Queda claro entonces que para que exista inversión es condición indispensable que primero tiene que haberse acumulado una cierta cantidad de ahorro. ¿Qué sucede en un sistema económico en el que la inmensa mayoría ya no ahorra? Lo mismo que a un coche al que se le quita la batería: no arranca. ¿Y qué sucede cuando es el Estado el que crea un sistema como el actual, donde el propósito es destinar todo esfuerzo al consumo y a cualquier inversión, mala o buena, a cambio de ingentes ingresos fiscales? Pues que desaparece cualquier vestigio del ahorro. Se trata de un pernicioso desequilibrio económico impuesto por el Estado: sus leyes de curso legal forzoso, la banca central y el control público del negocio bancario, la manipulación de los tipos de interés, el sistema fiduciario y la permanente depreciación monetaria consecuencia de todas estas intervenciones han tenido como resultado la aniquilación del ahorro. Los resultados son los que vemos y el crédito –una forma de inversión- no volverá mientras siga sin recuperarse el ahorro.
 
En conclusión, es lógico y consecuencia de ese mecanismo natural llamado “instinto de supervivencia”, preservar una parte de lo que uno gana para hacer frente a posibles contingencias y adversidades futuras. Además es lo más solidario teniendo en cuenta que consumirlo o invertirlo todo es irresponsable, en el primer caso, o muy peligroso en el segundo.
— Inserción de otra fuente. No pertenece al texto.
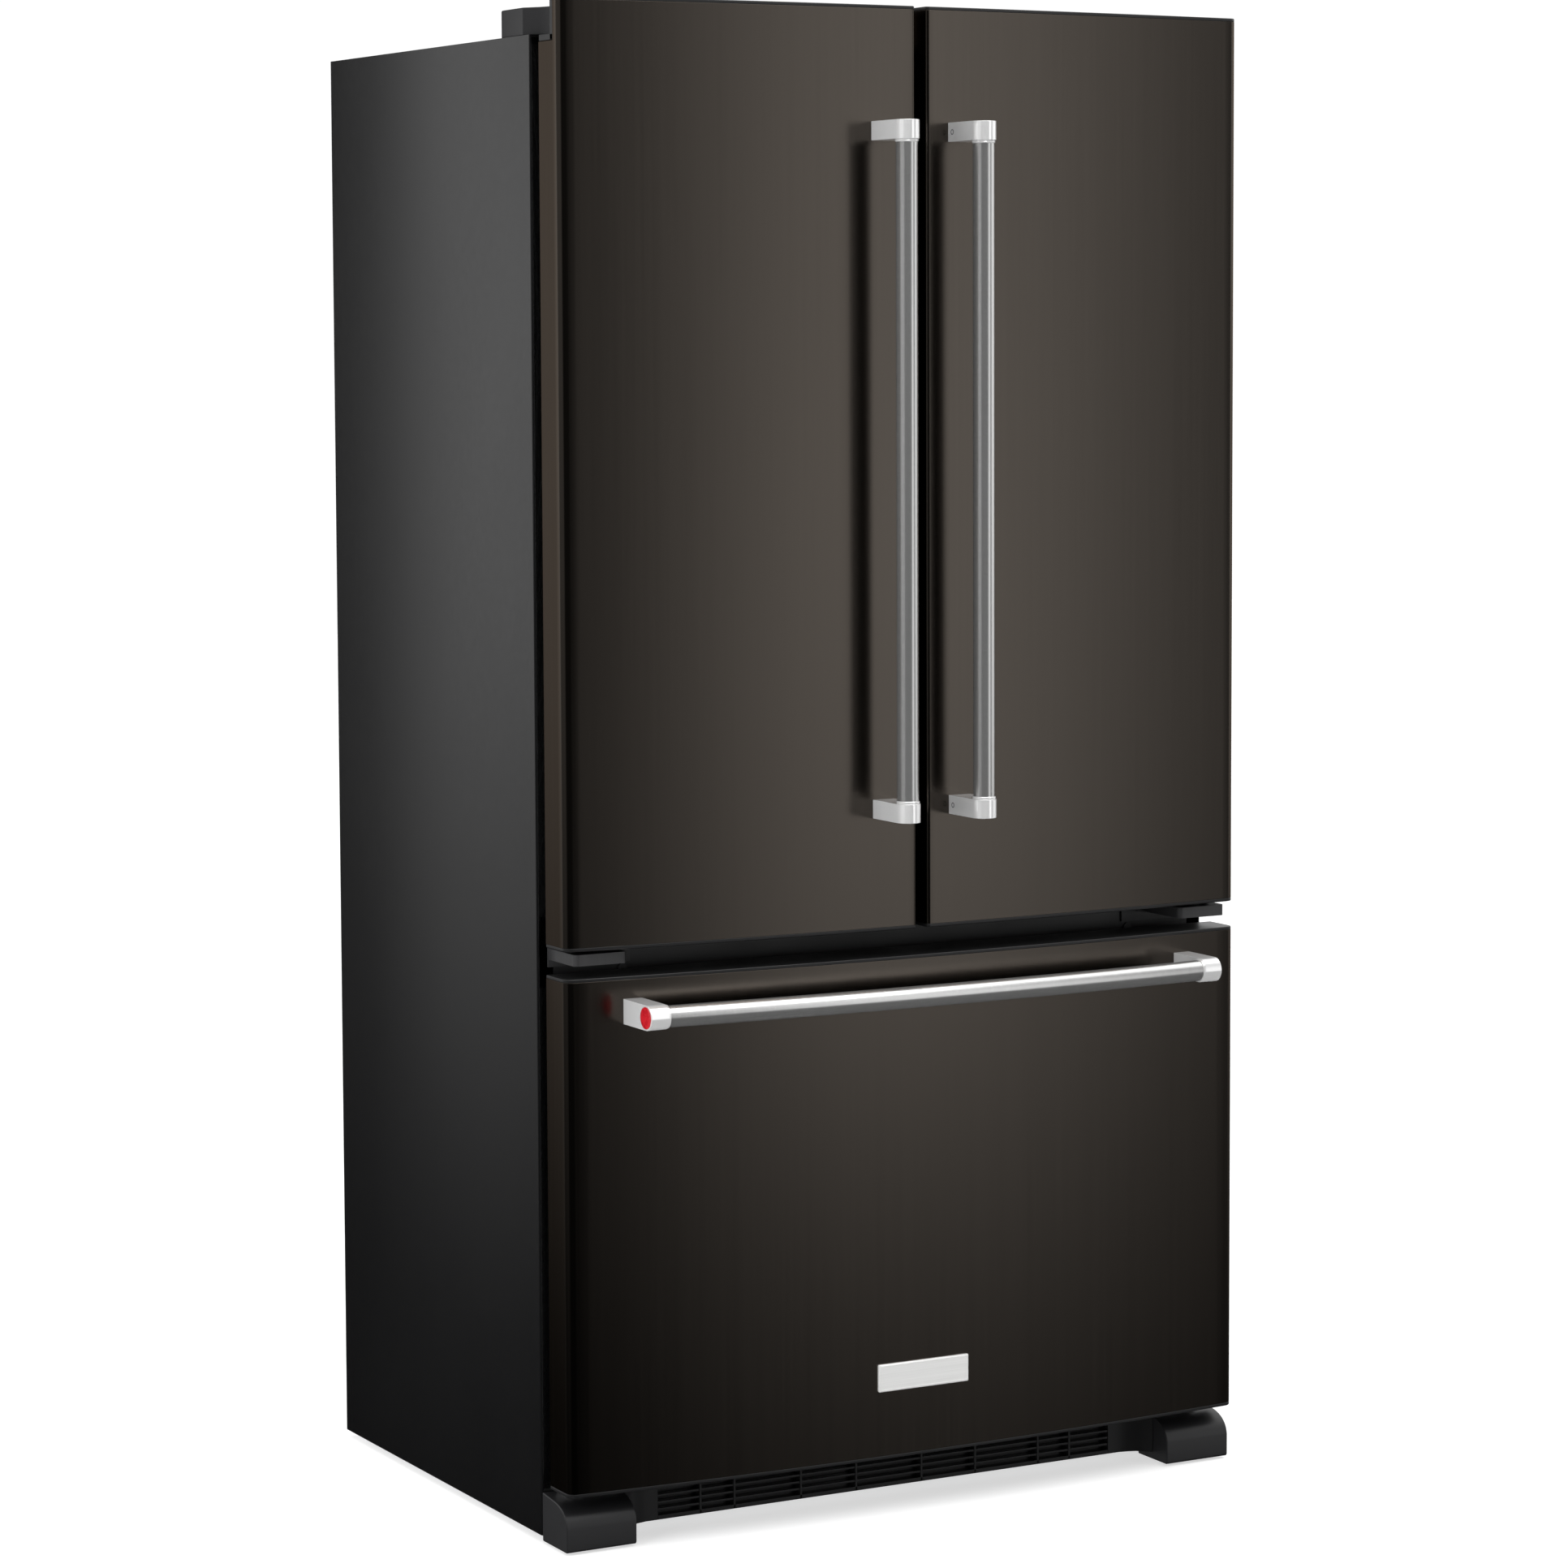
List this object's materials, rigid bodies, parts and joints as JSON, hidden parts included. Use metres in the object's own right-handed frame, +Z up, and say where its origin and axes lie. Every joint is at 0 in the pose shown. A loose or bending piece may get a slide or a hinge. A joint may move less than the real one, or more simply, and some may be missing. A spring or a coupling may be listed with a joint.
{
  "type": "french door refrigerator",
  "caption": "Free-standing refrigerator with two swinging upper doors, tubular bar handles and a sliding bottom freezer drawer.",
  "frame": {"origin": "centre of the bounding box at floor level", "axes": "+X to the right seen from the front, +Y to the back, +Z up; the doors and handles face -Y"},
  "size_m": [0.905, 0.7382, 1.7615],
  "materials": {
    "charcoal_paint": "textured satin paint, dark charcoal",
    "galvanised_steel": "zinc-coated sheet steel",
    "foam": "poured rigid insulating foam, hidden inside the walls",
    "white_liner": "moulded white plastic",
    "black_plastic": "moulded black plastic",
    "charcoal_plastic": "fine-grained charcoal plastic",
    "hinge_steel": "dark grey painted steel",
    "screw_steel": "dark zinc-plated steel",
    "grey_nylon": "grey nylon",
    "black_enamel": "gloss black enamel",
    "coil_metal": "black painted coil and fins",
    "bare_aluminium": "bare aluminium coil and fins",
    "shelf_glass": "tempered glass",
    "clear_plastic": "clear moulded plastic",
    "frost_plastic": "frosted white plastic",
    "gasket_rubber": "soft black magnetic gasket",
    "black_stainless": "brushed black stainless steel with a warm brown tint",
    "satin_steel": "satin brushed stainless steel",
    "bright_chrome": "mirror chrome",
    "badge_silver": "plain satin silver plate with a bevelled edge",
    "red_enamel": "plain glossy red enamel"
  },
  "bodies": {
    "cabinet": {"side_panels": "charcoal_paint", "top_panel": "charcoal_paint", "back_panel": "galvanised_steel", "base_pan": "galvanised_steel", "insulation": "foam", "food_liner": "white_liner", "freezer_liner": "white_liner", "centre_rail": "black_plastic", "hinge_covers": "charcoal_plastic", "hinge_brackets": "hinge_steel", "base_grille": "black_plastic", "foot_covers": "charcoal_plastic", "levelling_feet": "screw_steel", "compressor": "black_enamel", "condenser": "coil_metal", "fan_motors": "black_plastic", "machine_cover": "galvanised_steel", "power_inlet": "black_plastic", "evaporator": "bare_aluminium", "evaporator_cover": "white_liner", "control_panel": "white_liner", "glass_shelves": "shelf_glass", "drawer_slides_outer": "galvanised_steel"},
    "left_door": {"left_door_core": "foam", "left_door_skin": "black_stainless", "left_door_caps": "black_plastic", "left_door_liner": "white_liner", "left_door_gasket": "gasket_rubber", "left_door_bins": "clear_plastic", "left_handle_tube": "satin_steel", "left_handle_posts": "bright_chrome"},
    "right_door": {"right_door_core": "foam", "right_door_skin": "black_stainless", "right_door_caps": "black_plastic", "right_door_liner": "white_liner", "right_door_gasket": "gasket_rubber", "right_door_bins": "clear_plastic", "right_handle_tube": "satin_steel", "right_handle_posts": "bright_chrome"},
    "mullion_flap": {"mullion_flap": "black_plastic"},
    "freezer_drawer": {"drawer_core": "foam", "drawer_skin": "black_stainless", "drawer_caps": "black_plastic", "drawer_liner": "white_liner", "drawer_gasket": "gasket_rubber", "drawer_handle_tube": "satin_steel", "drawer_handle_posts": "bright_chrome", "badge_plate": "badge_silver", "medallion": "red_enamel", "drawer_slides_inner": "galvanised_steel", "lower_basket": "frost_plastic"},
    "slide_middles": {"drawer_slides_middle": "galvanised_steel"},
    "upper_basket": {"upper_basket": "frost_plastic"},
    "crisper_left": {"crisper_left": "clear_plastic"},
    "crisper_right": {"crisper_right": "clear_plastic"},
    "pantry_drawer": {"pantry_drawer": "clear_plastic"},
    "evaporator_fan": {"evaporator_fan_blade": "black_plastic"},
    "condenser_fan": {"condenser_fan_blade": "black_plastic"},
    "front_rollers": {"front_rollers": "grey_nylon"},
    "rear_rollers": {"rear_rollers": "grey_nylon"}
  },
  "joints": [
    {"name": "left_door_swing", "type": "hinge", "parent": "cabinet", "child": "left_door", "pos_m": [-0.432, -0.24288, 0.7], "axis": [0, 0, -1], "range_deg": [0, 120]},
    {"name": "right_door_swing", "type": "hinge", "parent": "cabinet", "child": "right_door", "pos_m": [0.432, -0.24288, 0.7], "axis": [0, 0, 1], "range_deg": [0, 120]},
    {"name": "flap_fold", "type": "hinge", "parent": "left_door", "child": "mullion_flap", "pos_m": [-0.02, -0.19488, 1.2], "axis": [0, 0, -1], "range_deg": [0, 90]},
    {"name": "drawer_pull", "type": "slide", "parent": "cabinet", "child": "freezer_drawer", "axis": [0, -1, 0], "range_m": [0, 0.4]},
    {"name": "slide_middles_run", "type": "slide", "parent": "cabinet", "child": "slide_middles", "axis": [0, -1, 0], "range_m": [0, 0.2]},
    {"name": "upper_basket_pull", "type": "slide", "parent": "cabinet", "child": "upper_basket", "axis": [0, -1, 0], "range_m": [0, 0.07]},
    {"name": "crisper_left_pull", "type": "slide", "parent": "cabinet", "child": "crisper_left", "axis": [0, -1, 0], "range_m": [0, 0.065]},
    {"name": "crisper_right_pull", "type": "slide", "parent": "cabinet", "child": "crisper_right", "axis": [0, -1, 0], "range_m": [0, 0.065]},
    {"name": "pantry_drawer_pull", "type": "slide", "parent": "cabinet", "child": "pantry_drawer", "axis": [0, -1, 0], "range_m": [0, 0.065]},
    {"name": "evaporator_fan_spin", "type": "hinge", "parent": "cabinet", "child": "evaporator_fan", "pos_m": [0, 0.27912, 0.56], "axis": [0, 1, 0], "continuous": true},
    {"name": "condenser_fan_spin", "type": "hinge", "parent": "cabinet", "child": "condenser_fan", "pos_m": [-0.12, 0.26612, 0.152], "axis": [1, 0, 0], "continuous": true},
    {"name": "front_rollers_spin", "type": "hinge", "parent": "cabinet", "child": "front_rollers", "pos_m": [0, -0.12888, 0.0245], "axis": [1, 0, 0], "continuous": true},
    {"name": "rear_rollers_spin", "type": "hinge", "parent": "cabinet", "child": "rear_rollers", "pos_m": [0, 0.32112, 0.022], "axis": [1, 0, 0], "continuous": true}
  ],
  "couplings": [
    {"joint": "slide_middles_run", "follows": "drawer_pull", "ratio": 0.5}
  ]
}
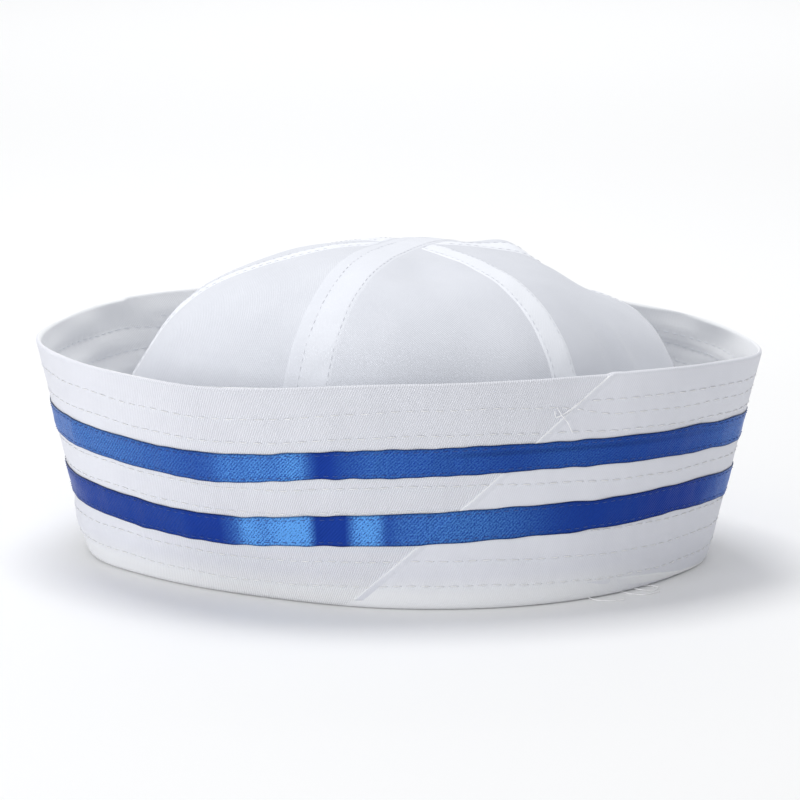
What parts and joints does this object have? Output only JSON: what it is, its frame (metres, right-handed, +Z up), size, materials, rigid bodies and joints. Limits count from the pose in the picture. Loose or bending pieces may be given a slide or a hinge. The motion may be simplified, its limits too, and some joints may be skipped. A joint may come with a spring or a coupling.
{
  "type": "sailor cap",
  "caption": "Soft white cloth cap with a rounded panelled crown inside a turned-up stitched brim that carries blue satin ribbons.",
  "frame": {"origin": "on the floor under the middle of the cap's bounding box", "axes": "+X towards the wearer's left, the long way of the cap; +Y towards the back; +Z up"},
  "size_m": [0.2357, 0.1945, 0.1016],
  "materials": {
    "white_twill": "stitched white cotton twill",
    "white_poplin": "thin white cotton cloth",
    "blue_satin": "glossy blue satin"
  },
  "bodies": {
    "root": {"brim": "white_twill", "crown_panel_1": "white_poplin", "crown_panel_2": "white_poplin", "crown_panel_3": "white_poplin", "crown_panel_4": "white_poplin", "crown_panel_5": "white_poplin", "crown_panel_6": "white_poplin", "crown_seam_long": "white_poplin", "crown_seam_2": "white_poplin", "crown_seam_3": "white_poplin", "crown_seam_5": "white_poplin", "crown_seam_6": "white_poplin", "ribbon_upper": "blue_satin", "ribbon_lower": "blue_satin"}
  },
  "joints": []
}
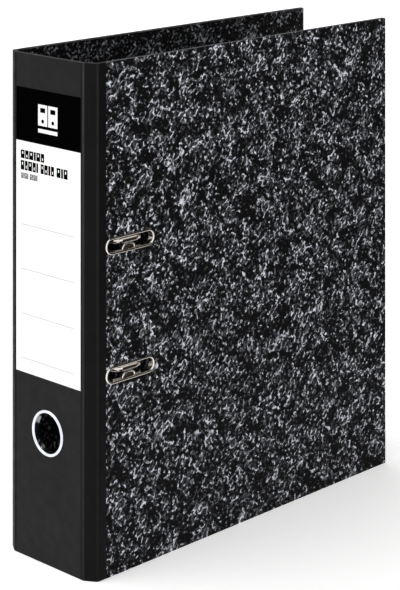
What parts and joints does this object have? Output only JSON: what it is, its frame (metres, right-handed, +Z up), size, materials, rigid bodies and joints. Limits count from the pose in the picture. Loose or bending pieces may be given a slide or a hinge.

Pero es el Estado el que con sus intervenciones ha incentivado la insolidaridad –ausencia de ahorro y vivir al día-, el consumo exacerbado y la inversión sin pies ni cabeza como si toda inversión resultase siempre y en todos los casos en beneficio. Nada que ver con la realidad, ¿verdad?  Y, claro, crear y emitir unidades monetarias de la nada para diluir el valor del “confeti” no es ahorrar, no lo sustituye ni cumple con su función económica.